Ja wiem, że jesteś najlepszym Dziadkiem pod słońcem – dziewczynki mają ogromne szczęście. Tyle objaśniania świata, codziennych czynności, wkręcania śrubek, rozbierania choinki,  kiszenia kapusty, wspólnego oglądania bajek, robienia pociągów z kanapek, rozpoznawania jabłek,  naprawiania spłuczki i cierpliwego odpowiadania na liczne pytania „dlaczego” . Jesteś najlepszym specjalistą od zadawania bardzo podchwytliwych pytań, na które nie wypada wprost odpowiedzieć inaczej niż robi to Mała B. Czyli przekrzywić delikatnie głowę, zmrużyć  lekko brwi i z niejakim zawahaniem , powoli patrząc Ci prosto w oczy powiedzieć  „Dziadziuś żartuje?”.

Tato, a czy mój Dziadek żartował? Opowiedz mi proszę jak najszybciej. Ta jego historia nie może zniknąć.

wtorek, 21 stycznia 2014

Krótkie wspomnienie o Babci

Gdy o niej dziś myślę, przed oczy rzucają mi się dwa obrazy. Pierwszy to Babcia krzątająca się po domu i gospodarstwie. Niezmiernie pracowita, od wczesnego rana do wieczora na nogach. Wciąż miała coś do zrobienia. Naturalnie nie dla siebie, tylko dla nas, dla rodziny. Niezwykle gościnna, dla wnuków czuła i dobra. To jej w dużej mierze zawdzięczam, że wiejskie wakacje z dzieciństwa pamiętam jako wielką przygodę. Takiej wolności, jaką ona wraz z Dziadkiem, dawali nam – kilku, kilkunastoletnim chłopcom z łukiem albo procą w dłoni – nigdy się nie zapomina. A po powrocie z dnia spędzonego w lasach, na polach i łąkach zawsze czekała Babcia o dobrych oczach, z gotowym posiłkiem na stole.

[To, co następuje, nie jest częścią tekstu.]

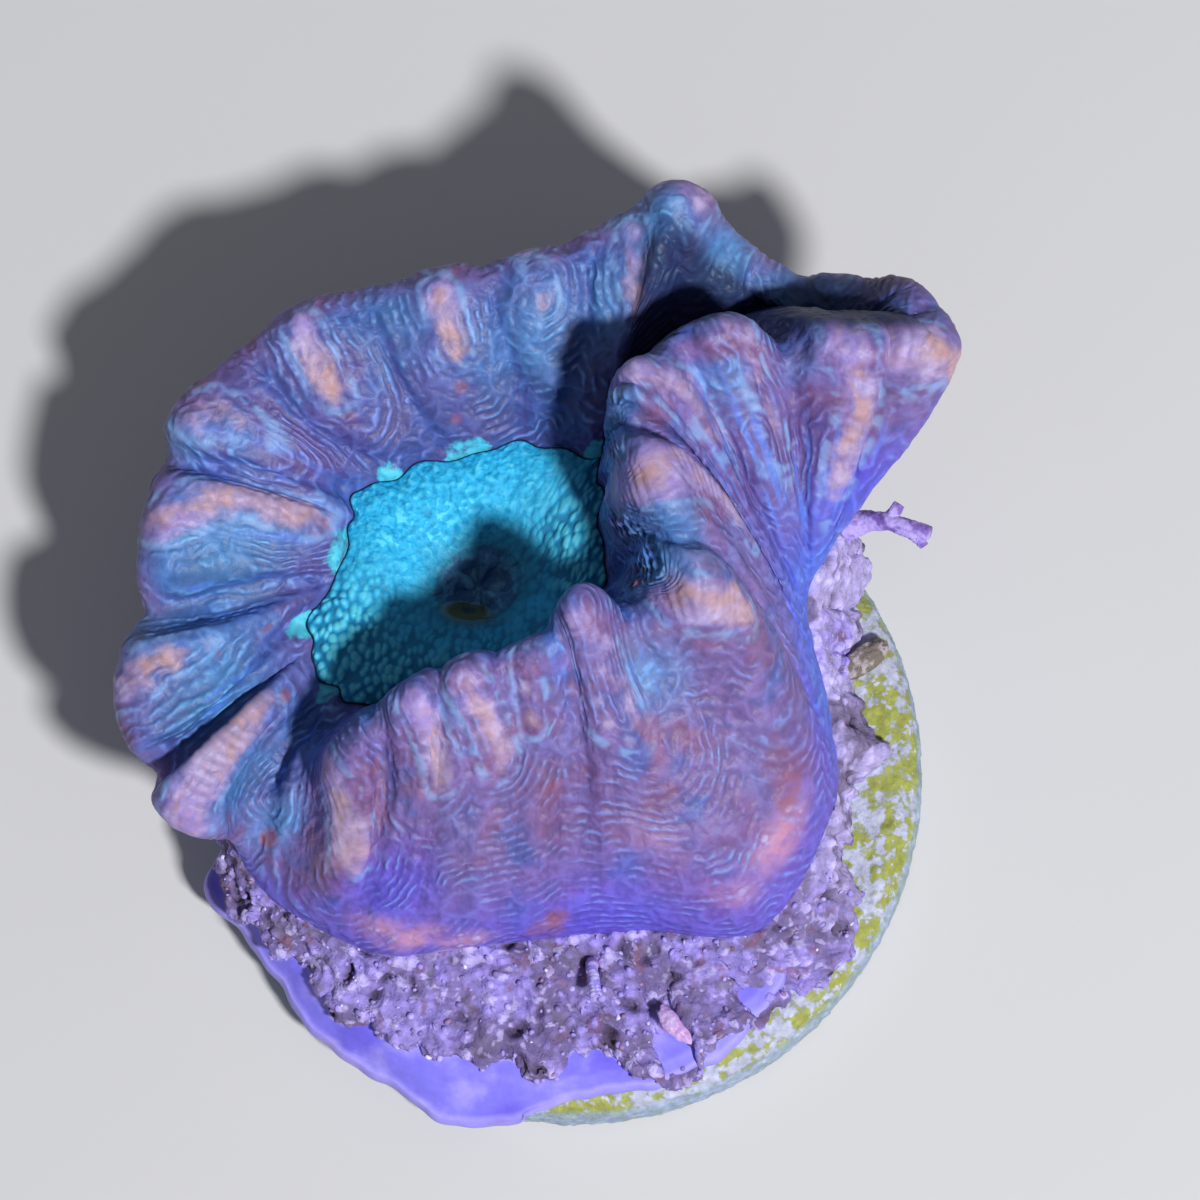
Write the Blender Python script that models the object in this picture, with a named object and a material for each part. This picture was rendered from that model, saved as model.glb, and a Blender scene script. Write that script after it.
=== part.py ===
"""A candy cane coral frag: one fleshy, folded head grown on a round cement frag disc.

Metres, +Z up. The origin is the centre of the disc's underside, so the part rests on its
own flat face. The head is a cup whose rim is high at the front right, where its wall folds
into the mouth disc, and low at the back left, where it hangs over the edge of the disc.
The tables below are in millimetres; MM turns them into metres when a mesh is made.
"""

import math

import bmesh
import bpy
import numpy as np

MM = 0.001

# Driving dimensions, in millimetres
DISC_DIAMETER = 25.4
DISC_HEIGHT = 3.0
DISC_EDGE_ROUND = 1.1
CLEARANCE = 0.3  # the gap between two pieces that touch
GLUE_THICKNESS = 0.6
GLUE_LIP_BOTTOM = 1.7  # how low the glue hangs over the disc's edge
CRUST_EDGE = 0.25  # thickness of the rubble crust along its outline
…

Drugi obraz – równie silny – to Babcia przed snem odmawiająca różaniec. Nie wiem skąd do tego czerpała siły. Po całym dniu pracy, często w polu, ta modlitwa była czymś tak stałym jak dzień i noc. Takie obrazy nigdy nie zostają bez wpływu na dziecko.

A potem ten cholerny rak. Do dziś czuję wyrzuty sumienia, że zbyt rzadko odwiedzałem ją w szpitalu. Mój Boże, jak ona cierpiała! Chyba bałem się patrzeć na to cierpienie, choć miałem już dwadzieścia kilka lat.

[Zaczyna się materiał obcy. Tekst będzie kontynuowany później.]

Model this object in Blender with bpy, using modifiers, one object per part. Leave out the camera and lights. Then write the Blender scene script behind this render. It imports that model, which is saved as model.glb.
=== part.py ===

I ostatnie wspomnienie. Na wsiach zachował się piękny zwyczaj odprowadzania zmarłego do granic wioski czy też do krzyża na skrzyżowaniach. Tak, niosłem wraz z wujkami, bratem, ciotecznymi braćmi i sąsiadami trumnę z Babcią. Ten ciężar drewnianej skrzyni – gdy szliśmy w zimnym listopadowym deszczu przez wieś – zapamiętam na zawsze.

Kazimiera Czyżewska z domu Bondel (1926-1998).